Завадский и Мордвинов… Я прожил бок о бок с ними довольно долгую творческую жизнь, и, думается мне, их праздник — наш праздник — можно воспринимать и шире, как высокое поощрение всей их жизни в искусстве, их творческой связи. Для каждого из них «Маскарад» не итог («итожить» в искусстве никогда не хочется), но этап, накопление сил перед следующими свершениями. Однако интересно оглянуться назад и посмотреть, как же накапливались эти силы.

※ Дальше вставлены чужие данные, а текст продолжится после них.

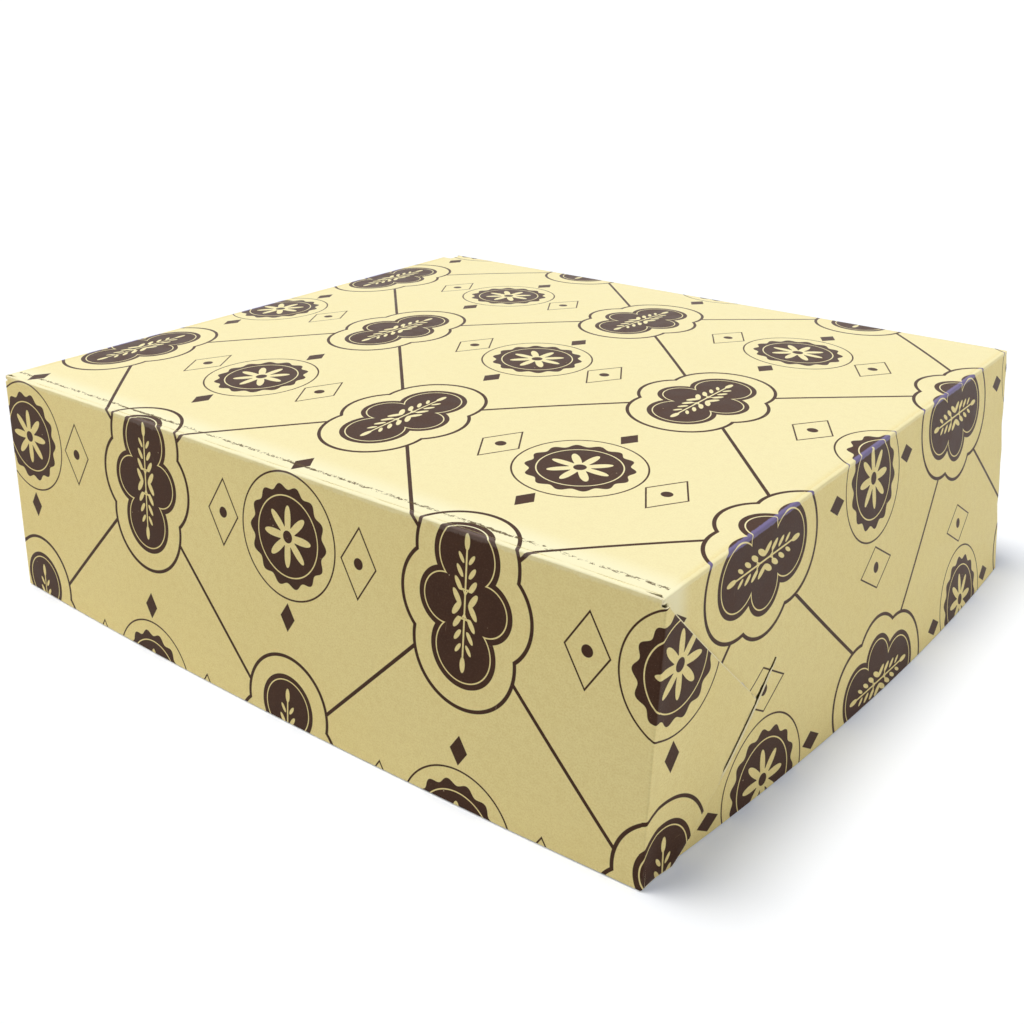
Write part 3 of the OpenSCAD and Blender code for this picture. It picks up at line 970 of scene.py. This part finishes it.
def tear_corner(strip, side):
    """Opens a thin wedge behind the ridge and bares the core of the ridge's last millimetres."""
    tip = Vector((side * (TOP_HALF - TEAR_LENGTH), FLAT_FRONT - TEAR_BEFORE))
    end = tip + Vector((side * (TEAR_LENGTH + FOLD), TEAR_RISE))
    ends = [end + Vector((0, spread * TEAR_OPENING / 2)) for spread in (-1, 1)]
    lines = [(at - tip).orthogonal().normalized() for at in ends]
    only(strip)
    bpy.ops.object.mode_set(mode="EDIT")
    for across in lines + [Vector((1, 0))]:
        choose(strip, lambda at: side * at.x > TOP_HALF - TEAR_LENGTH - 5 * MM)
        score(tip, across)
    form = bmesh.from_edit_mesh(strip.data)
    torn = []
    for face in form.faces:
        off = face.calc_center_median() - Vector((*tip, 0))
        beyond = side * off.x
        if beyond <= 0:
            continue
        gone = beyond / (TEAR_LENGTH + FOLD)
        if abs(off.y - TEAR_RISE * gone) < TEAR_OPENING / 2 * gone and face.normal.z > 0.9:
            torn.append(face)
        elif off.y < 0 and beyond > FLAKE_START and face.calc_center_median().z > FLAKE_FOOT:
            face.material_index = 2
    for face in form.faces:
        face.select = face in torn
    bmesh.update_edit_mesh(strip.data)
    bpy.ops.mesh.select_mode(type="FACE")
    bpy.ops.mesh.delete(type="FACE")
    bpy.ops.mesh.select_mode(type="VERT")
    bpy.ops.object.mode_set(mode="OBJECT")
    return len(torn)


# %% Front fold of the lid
DENT = 0.22 * MM
fold = rolled_fold("front_fold_strip", (-LID_HALF, FLAT_FRONT, FOLD_Z), (1, 0, 0), 2 * LID_HALF,
                   (0, 0, 1), (0, -1, 0), (-LID_HALF, FLAT_FRONT), (1, 0), (0, -1))
for side in (-1, 1):
    mitre(fold, side, True)
    print("torn faces at a corner", tear_corner(fold, side))


def dented(at):
    """How far the ridge is pressed in along its length, 0 to 1."""
    x = at.x / MM
    wave = sin(x / 6.1 + 0.7) * sin(x / 2.3) + 0.6 * sin(x / 13.7) * sin(x / 4.9 + 2)
    return min(1, max(0, 0.5 + 0.4 * wave)) if at.z > TOP_Z - 0.9 * RIDGE_R else 0


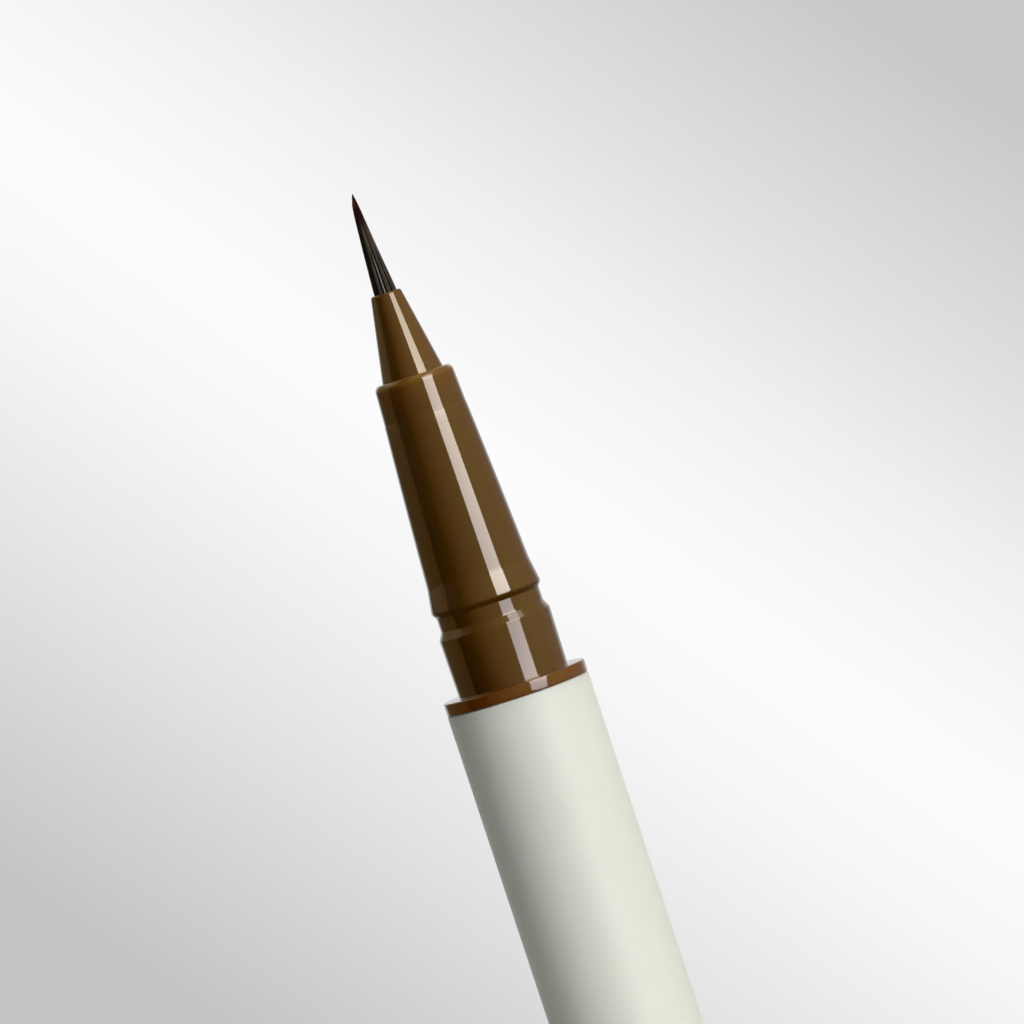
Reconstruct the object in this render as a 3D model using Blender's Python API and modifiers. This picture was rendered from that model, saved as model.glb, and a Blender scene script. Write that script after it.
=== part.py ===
"""Liquid eyebrow pen with a fine brush tip, standing on its cap.

The pen is of the free-ink kind: a tank holds the thin liquid, a finned collector evens out
its flow, and a fibre core carries it to a brush of tapered bristles.  The cap is pushed on
the tail of the pen, as it is while the pen is in use.  It holds a sprung inner cap that
seals the brush when the pen is put away.

Sizes are in metres and +Z is up.  The origin is the middle of the cap's end face, which the
pen stands on, and +Z runs along the pen to the tip of the brush.
"""

import math

import bmesh
import bpy
from mathutils import Matrix, Vector

# Clearances between pieces
seat_gap = 0.00005
push_gap = 0.00005
slide_gap = 0.00010
snap_gap = 0.00003

# Fibre core, and the tube round it that holds the brush in the nozzle
core_diameter = 0.0014
core_tail_length = 0.0030
retainer_wall = 0.00045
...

Вот уже много лет, репетируя ли с Николаем Дмитриевичем, наблюдая ли его работу со стороны, я с любопытством и уважением слежу за тем, как Мордвинов, предназначенный, казалось бы, для ролей трагедийных, героико-романтических, ищет свое и находит в ролях, которые для трагика, скажем, действительно выглядят этакой пикантной приправой. И я убежден, что сегодняшняя свежесть его Арбенина во многом объясняется этими его поисками. И в первую очередь поисками нашего учителя Ю. А. Завадского, обладающего бесценным качеством: безошибочным ощущением возможностей, скрытых в актере. Завадский почуял в Мордвинове Отелло, но он же, ставя «Волки и овцы» А. Н. Островского, поручил Мордвинову не роль его плана — Беркутова, а… Мурзавецкого, хилого кретина с плохо координированной речью и унылым лицом неутоленного алкоголика…

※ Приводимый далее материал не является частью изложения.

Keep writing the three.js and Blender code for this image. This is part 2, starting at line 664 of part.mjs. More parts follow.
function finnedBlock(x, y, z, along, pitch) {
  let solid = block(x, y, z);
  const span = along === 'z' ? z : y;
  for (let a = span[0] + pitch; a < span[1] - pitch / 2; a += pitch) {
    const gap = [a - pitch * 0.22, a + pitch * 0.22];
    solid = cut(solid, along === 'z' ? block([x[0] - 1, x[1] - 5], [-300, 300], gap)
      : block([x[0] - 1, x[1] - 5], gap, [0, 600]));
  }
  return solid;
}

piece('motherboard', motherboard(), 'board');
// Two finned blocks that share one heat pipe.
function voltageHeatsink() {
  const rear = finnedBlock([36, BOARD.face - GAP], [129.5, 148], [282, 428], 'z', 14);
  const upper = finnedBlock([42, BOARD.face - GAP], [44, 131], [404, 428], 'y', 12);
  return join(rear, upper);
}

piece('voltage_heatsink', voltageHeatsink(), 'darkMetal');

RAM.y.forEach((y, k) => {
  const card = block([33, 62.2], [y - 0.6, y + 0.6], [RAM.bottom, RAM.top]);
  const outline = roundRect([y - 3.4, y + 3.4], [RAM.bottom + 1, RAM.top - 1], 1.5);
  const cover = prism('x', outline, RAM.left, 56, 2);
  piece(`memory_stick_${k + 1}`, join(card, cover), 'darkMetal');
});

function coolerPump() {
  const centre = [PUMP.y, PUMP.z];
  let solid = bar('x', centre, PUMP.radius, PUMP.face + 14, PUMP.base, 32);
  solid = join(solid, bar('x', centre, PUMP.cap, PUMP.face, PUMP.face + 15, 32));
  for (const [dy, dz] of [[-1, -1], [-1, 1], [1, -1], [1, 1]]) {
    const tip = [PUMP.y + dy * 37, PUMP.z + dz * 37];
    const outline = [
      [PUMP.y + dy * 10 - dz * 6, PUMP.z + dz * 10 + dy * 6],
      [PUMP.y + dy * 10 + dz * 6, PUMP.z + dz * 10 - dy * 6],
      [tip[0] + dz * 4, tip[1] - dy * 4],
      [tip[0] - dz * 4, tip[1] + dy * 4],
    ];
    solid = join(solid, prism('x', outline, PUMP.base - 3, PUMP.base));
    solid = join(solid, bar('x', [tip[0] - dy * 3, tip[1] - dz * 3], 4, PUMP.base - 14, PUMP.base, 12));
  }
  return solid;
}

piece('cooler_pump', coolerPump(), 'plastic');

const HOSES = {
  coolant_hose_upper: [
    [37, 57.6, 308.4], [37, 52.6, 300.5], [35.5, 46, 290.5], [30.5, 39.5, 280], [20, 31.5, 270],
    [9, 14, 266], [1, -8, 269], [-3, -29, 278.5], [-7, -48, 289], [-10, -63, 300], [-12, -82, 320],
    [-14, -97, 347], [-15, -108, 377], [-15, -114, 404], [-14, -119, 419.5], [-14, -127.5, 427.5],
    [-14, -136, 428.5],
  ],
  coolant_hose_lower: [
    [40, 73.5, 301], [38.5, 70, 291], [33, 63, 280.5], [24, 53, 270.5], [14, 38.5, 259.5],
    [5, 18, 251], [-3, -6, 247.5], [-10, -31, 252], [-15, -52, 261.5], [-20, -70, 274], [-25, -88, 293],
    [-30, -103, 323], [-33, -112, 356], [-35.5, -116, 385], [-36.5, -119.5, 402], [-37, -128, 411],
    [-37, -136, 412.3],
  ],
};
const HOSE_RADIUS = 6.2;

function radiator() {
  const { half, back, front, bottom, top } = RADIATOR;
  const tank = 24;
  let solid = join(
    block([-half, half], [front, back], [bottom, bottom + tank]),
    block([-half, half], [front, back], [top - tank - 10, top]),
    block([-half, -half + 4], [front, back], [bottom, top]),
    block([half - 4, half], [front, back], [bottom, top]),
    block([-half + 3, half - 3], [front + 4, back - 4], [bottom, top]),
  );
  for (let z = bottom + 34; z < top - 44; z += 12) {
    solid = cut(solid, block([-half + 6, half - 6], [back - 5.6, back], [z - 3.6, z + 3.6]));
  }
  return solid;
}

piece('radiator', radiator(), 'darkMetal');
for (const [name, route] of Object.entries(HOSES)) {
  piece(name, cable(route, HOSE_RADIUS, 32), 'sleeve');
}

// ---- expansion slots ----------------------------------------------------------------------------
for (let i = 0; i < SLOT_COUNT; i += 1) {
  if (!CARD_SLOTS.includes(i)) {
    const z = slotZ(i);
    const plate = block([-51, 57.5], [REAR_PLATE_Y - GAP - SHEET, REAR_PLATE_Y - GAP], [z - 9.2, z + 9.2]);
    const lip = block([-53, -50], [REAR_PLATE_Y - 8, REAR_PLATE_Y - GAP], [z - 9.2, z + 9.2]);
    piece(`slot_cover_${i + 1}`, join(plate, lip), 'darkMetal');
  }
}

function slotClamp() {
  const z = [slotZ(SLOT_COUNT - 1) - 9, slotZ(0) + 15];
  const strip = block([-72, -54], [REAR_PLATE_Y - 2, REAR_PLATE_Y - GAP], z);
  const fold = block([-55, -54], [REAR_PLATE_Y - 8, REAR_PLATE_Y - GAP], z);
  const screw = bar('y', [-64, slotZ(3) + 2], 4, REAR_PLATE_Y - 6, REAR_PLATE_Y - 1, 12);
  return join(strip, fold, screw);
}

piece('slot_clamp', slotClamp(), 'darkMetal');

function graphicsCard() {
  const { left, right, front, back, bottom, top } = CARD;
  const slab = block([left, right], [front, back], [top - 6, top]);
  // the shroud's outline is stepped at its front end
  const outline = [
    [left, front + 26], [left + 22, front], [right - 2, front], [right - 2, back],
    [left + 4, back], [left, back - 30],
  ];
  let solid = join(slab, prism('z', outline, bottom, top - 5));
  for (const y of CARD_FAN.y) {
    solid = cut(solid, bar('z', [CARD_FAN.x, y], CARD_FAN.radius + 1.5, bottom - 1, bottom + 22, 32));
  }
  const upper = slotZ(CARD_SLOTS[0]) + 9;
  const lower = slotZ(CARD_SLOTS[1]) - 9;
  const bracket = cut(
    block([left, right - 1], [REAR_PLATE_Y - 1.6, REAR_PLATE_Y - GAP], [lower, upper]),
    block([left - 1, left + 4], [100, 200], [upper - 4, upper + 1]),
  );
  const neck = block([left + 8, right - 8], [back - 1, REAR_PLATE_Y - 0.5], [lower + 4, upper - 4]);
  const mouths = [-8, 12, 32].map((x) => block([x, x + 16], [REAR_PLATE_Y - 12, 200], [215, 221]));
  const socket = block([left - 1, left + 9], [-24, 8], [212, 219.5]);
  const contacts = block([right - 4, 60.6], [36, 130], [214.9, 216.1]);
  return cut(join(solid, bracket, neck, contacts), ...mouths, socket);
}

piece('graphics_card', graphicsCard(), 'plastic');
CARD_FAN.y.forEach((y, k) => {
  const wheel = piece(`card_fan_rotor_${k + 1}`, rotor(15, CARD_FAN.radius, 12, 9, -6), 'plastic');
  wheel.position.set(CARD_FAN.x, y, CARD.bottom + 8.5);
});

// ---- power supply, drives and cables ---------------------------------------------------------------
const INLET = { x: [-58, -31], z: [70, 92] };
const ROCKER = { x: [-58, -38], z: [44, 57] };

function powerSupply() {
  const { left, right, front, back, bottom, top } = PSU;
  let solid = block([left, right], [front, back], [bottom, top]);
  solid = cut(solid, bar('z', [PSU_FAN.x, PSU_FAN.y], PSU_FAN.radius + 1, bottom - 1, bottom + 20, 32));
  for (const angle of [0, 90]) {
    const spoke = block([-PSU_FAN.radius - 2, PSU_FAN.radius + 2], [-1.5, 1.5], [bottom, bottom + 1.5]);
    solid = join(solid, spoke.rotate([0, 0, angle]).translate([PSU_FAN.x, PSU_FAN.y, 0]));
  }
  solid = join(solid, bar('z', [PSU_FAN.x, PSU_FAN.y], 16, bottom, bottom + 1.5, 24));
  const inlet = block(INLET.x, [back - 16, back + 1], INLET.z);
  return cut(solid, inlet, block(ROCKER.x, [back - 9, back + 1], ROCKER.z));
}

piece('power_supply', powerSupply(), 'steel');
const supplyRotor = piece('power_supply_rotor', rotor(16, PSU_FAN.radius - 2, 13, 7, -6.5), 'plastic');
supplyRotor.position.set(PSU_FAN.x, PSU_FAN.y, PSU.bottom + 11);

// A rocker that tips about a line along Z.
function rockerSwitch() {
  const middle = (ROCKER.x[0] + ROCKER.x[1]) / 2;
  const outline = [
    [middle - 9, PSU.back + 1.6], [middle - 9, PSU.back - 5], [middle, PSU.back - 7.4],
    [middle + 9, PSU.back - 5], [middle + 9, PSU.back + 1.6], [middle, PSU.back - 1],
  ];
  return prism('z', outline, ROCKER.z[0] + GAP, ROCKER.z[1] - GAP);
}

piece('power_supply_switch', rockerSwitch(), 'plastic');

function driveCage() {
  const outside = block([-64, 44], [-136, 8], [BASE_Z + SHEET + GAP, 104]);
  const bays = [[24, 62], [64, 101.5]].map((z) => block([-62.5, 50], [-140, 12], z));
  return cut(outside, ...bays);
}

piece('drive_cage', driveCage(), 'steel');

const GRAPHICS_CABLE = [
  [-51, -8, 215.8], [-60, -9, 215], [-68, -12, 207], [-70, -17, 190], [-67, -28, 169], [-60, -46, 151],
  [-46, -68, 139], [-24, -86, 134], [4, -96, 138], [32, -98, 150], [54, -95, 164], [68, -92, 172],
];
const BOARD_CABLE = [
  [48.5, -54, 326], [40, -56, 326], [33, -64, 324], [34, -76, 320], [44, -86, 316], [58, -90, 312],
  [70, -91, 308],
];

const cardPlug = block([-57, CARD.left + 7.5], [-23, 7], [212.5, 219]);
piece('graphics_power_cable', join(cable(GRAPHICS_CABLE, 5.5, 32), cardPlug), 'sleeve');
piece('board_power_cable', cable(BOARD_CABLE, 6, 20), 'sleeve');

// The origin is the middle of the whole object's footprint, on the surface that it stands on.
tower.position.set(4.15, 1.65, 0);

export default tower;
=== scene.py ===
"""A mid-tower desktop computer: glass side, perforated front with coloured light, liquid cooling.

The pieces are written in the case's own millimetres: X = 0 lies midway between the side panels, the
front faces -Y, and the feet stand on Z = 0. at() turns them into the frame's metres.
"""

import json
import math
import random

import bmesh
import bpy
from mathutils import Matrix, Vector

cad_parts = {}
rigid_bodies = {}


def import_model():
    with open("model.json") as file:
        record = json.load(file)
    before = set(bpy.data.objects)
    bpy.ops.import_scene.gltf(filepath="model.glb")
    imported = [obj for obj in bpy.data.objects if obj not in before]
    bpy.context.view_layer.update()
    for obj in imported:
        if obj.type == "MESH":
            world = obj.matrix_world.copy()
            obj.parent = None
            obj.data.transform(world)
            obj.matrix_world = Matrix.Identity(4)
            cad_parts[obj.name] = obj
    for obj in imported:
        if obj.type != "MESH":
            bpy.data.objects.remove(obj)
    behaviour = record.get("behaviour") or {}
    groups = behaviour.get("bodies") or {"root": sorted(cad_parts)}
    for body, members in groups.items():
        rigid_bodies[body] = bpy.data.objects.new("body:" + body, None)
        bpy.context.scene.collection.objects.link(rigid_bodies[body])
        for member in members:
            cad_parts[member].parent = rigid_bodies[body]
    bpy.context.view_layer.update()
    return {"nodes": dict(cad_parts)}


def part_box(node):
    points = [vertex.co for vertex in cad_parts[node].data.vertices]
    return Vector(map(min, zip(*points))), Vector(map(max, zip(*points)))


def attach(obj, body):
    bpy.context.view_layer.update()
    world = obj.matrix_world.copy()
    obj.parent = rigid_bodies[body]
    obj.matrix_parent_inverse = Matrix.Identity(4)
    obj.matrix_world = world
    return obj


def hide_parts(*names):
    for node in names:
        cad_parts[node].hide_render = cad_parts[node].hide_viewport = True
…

А работа над Отелло соседствовала с поисками образа гольдониевского ненавистника, кавалера Риппафрата в «Трактирщице». Видевшие этот блистательный спектакль Завадского не забудут сияние самодовольства, озарявшее багровую, украшенную победно торчавшими пышными усищами физиономию мордвиновского кавалера, его уморительную грацию «самца» и тот комедийный азарт, с каким вел он свои поединки с обольстительницей Мирандолиной — Марецкой. А Марецкая, кстати сказать, покорявшая сердца в «Трактирщице», назавтра появлялась в лыжном костюмчике, с наивными косичками простодушной афиногеновской Машеньки…

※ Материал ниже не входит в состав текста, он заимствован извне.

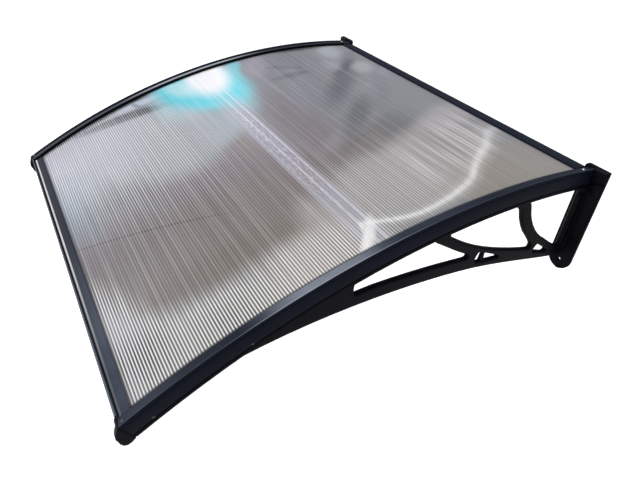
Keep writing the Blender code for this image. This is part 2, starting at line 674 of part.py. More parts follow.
hole_low = prism("hole_low", [circle(plate_mid, plate_hole_z, screw_hole / 2, 16)], -0.05, 0.02, "Y")
hole_high = prism("hole_high", [circle(plate_mid, plate_upper_z, screw_hole / 2, 16)], -0.05, 0.02, "Y")
sink_high = prism("sink_high", [circle(plate_mid, plate_upper_z, boss_radius - 0.0024, 16)],
                  -0.05, plate_front - boss_height + 0.0012, "Y")
seat_low = prism("seat_low", [circle(plate_mid, plate_hole_z, 0.0062, 18)],
                 -0.05, plate_front + 0.0014, "Y")
trim_space = prism("trim_space", [[
    (bar_back_y - 0.0002, sheet_level + rail_top), (bar_back_y - 0.0002, sheet_level + 0.03),
    (-0.05, sheet_level + 0.03), (-0.05, sheet_level + rail_top + 0.0015)]],
    half_open - 0.02, trim_out + seat_gap)
pin_a = prism("pin_a", [circle(plate_mid + 0.002, sheet_level + 0.0070, 0.0014, 10)], -0.03, plate_front - 0.001, "Y")
pin_b = prism("pin_b", [circle(plate_mid + 0.003, sheet_level - 0.0030, 0.0014, 10)], -0.03, plate_front - 0.001, "Y")
for cut in (hole_low, hole_high, sink_high, seat_low, trim_space, pin_a, pin_b):
    combine(bracket, cut, "DIFFERENCE")
paint(bracket, moulded)


def screw(name, radius, dome, depth, place, up):
    """Cross-head screw turned on its axis: domed head on the surface, shank below."""
    rim_step = radius * 0.92
    profile = [(0.0, dome), (radius * 0.45, dome * 0.90), (radius * 0.80, dome * 0.58),
               (rim_step, dome * 0.22), (radius, 0.0), (radius * shank_ratio, 0.0),
               (radius * shank_ratio, -depth), (0.0, -depth)]
    mesh = bpy.data.meshes.new(name)
    build = bmesh.new()
    verts = [build.verts.new((r, 0.0, h)) for r, h in profile]
    edges = [build.edges.new(pair) for pair in zip(verts, verts[1:])]
    bmesh.ops.spin(build, geom=verts + edges, cent=(0, 0, 0), axis=(0, 0, 1),
                   angle=2 * pi, steps=14, use_merge=True)
    build.to_mesh(mesh)
    build.free()
    made = finish(name, mesh)
    recess = prism(name + "_recess", [[
        (-0.50 * radius, -0.09 * radius), (-0.09 * radius, -0.09 * radius),
        (-0.09 * radius, -0.50 * radius), (0.09 * radius, -0.50 * radius),
        (0.09 * radius, -0.09 * radius), (0.50 * radius, -0.09 * radius),
        (0.50 * radius, 0.09 * radius), (0.09 * radius, 0.09 * radius),
        (0.09 * radius, 0.50 * radius), (-0.09 * radius, 0.50 * radius),
        (-0.09 * radius, 0.09 * radius), (-0.50 * radius, 0.09 * radius)]],
        0.35 * dome, dome * 1.5)
    recess.data.transform(Matrix.Rotation(radians(8), 4, "Z")
                          @ Matrix(((0, 1, 0, 0), (0, 0, 1, 0), (1, 0, 0, 0), (0, 0, 0, 1))))
    combine(made, recess, "DIFFERENCE")
    turn = Vector((0, 0, 1)).rotation_difference(Vector(up)).to_matrix().to_4x4()
    made.data.transform(Matrix.Translation(Vector(place)) @ turn)
    return paint(made, plated)


# Screws through the trims' top flanges and, near the front, through their side walls.
flange_slope = atan2(ridge_height - lip_height, trim_width - ridge_inset)


def bore_for(radius, place, up, depth, name, target):
    """Clear hole for a screw's shank, cut in the piece it passes."""
    reach = depth + 0.001
    cutter = prism(name, [circle(0, 0, radius * shank_ratio + seat_gap, 14)], -reach, 0.004)
    cutter.data.transform(Matrix(((0, 1, 0, 0), (0, 0, 1, 0), (1, 0, 0, 0), (0, 0, 0, 1))))
    turn = Vector((0, 0, 1)).rotation_difference(Vector(up)).to_matrix().to_4x4()
    cutter.data.transform(Matrix.Translation(Vector(place)) @ turn)
    combine(target, cutter, "DIFFERENCE")


top_screws = (
    ("rear", rear_angle - rear_screw_back / arc_radius, rear_screw_inset, rear_screw_radius, rear_screw_dome),
    ("front", trim_end - front_screw_back / arc_radius, front_screw_inset, front_screw_radius, front_screw_dome))
for label, angle, inset, radius, dome in top_screws:
    across = -sin(flange_slope)
    up = (across, -sin(angle) * cos(flange_slope), cos(angle) * cos(flange_slope))
    height = lip_height + (trim_width - inset) * tan(flange_slope)
    y, z = arc_point(angle, height)
    base = Vector((trim_out - inset, y, z)) + Vector(up) * (seat_gap + 0.0003)
    bore_for(radius, base, up, 0.0030, label + "_bore", side_trim)
    screw(label + "_screw_left", radius, dome, 0.0030, base, up)

for label, back in (("a", side_screw_a_back), ("b", side_screw_b_back)):
    angle = trim_end - back / arc_radius
    y, z = arc_point(angle, side_screw_level)
    base = Vector((trim_out + seat_gap, y, z))
    bore_for(side_screw_radius, base, (1, 0, 0), 0.0050, "side_bore_" + label, side_trim)
    screw("side_screw_" + label + "_left", side_screw_radius, side_screw_dome, 0.0050, base, (1, 0, 0))

for piece in ("side_trim", "bracket", "end_cap", "rear_screw", "front_screw",
              "side_screw_a", "side_screw_b"):
    mirrored(bpy.data.objects[piece + "_left"], piece + "_right")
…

А подспудно зреет и вынашивается то, что позднее станет одним из главных творческих импульсов Мордвинова — романтическая тема, тема Лермонтова. Тут и влюбленность в самый образ поэта, и «Демон», выученный наизусть с детства. Тут и постоянное исполнение на концертной эстраде того же «Демона», «Мцыри», «Песни про купца Калашникова», и, наконец, Арбенин в «Маскараде», впервые созданный в кинофильме С. А. Герасимова в 1941 году, затем возникший на сцене нашего театра в 1952 году, с тех пор все годы сопутствующий Мордвинову и «дооткрытый» им в содружестве с Ю. А. Завадским в 1964 году.
О Мордвинове — Арбенине существует уже изрядная литература, но многое еще можно было бы написать о том, как почти четверть века берег и растил артист дорогой ему образ. Надо было видеть Мордвинова за кулисами, когда шел «Маскарад», чтобы понять, что такое актерская собранность и, так сказать, воля к победе, ибо в ходе каждого очередного спектакля он завоевывал какую-то новую грань образа, всем своим примером доказывая, что работа над ролью такого масштаба — процесс непрерывный и плодотворный. И когда Ю. А. Завадский предложил новое решение спектакля, Мордвинов сразу же вошел в него целиком, неестественно, возникла в его исполнении новая черта, доминирующая теперь над всем остальным в роли. Это новое бегло сформулировать можно так — постижение Арбениным в полной мере страшного закона, действующего в окружающем его мире: не пытайся быть добрым, зло восторжествует. Этот новый оттенок значительно укрупняет роль и делает более ощутимым для зрителя философский смысл образа.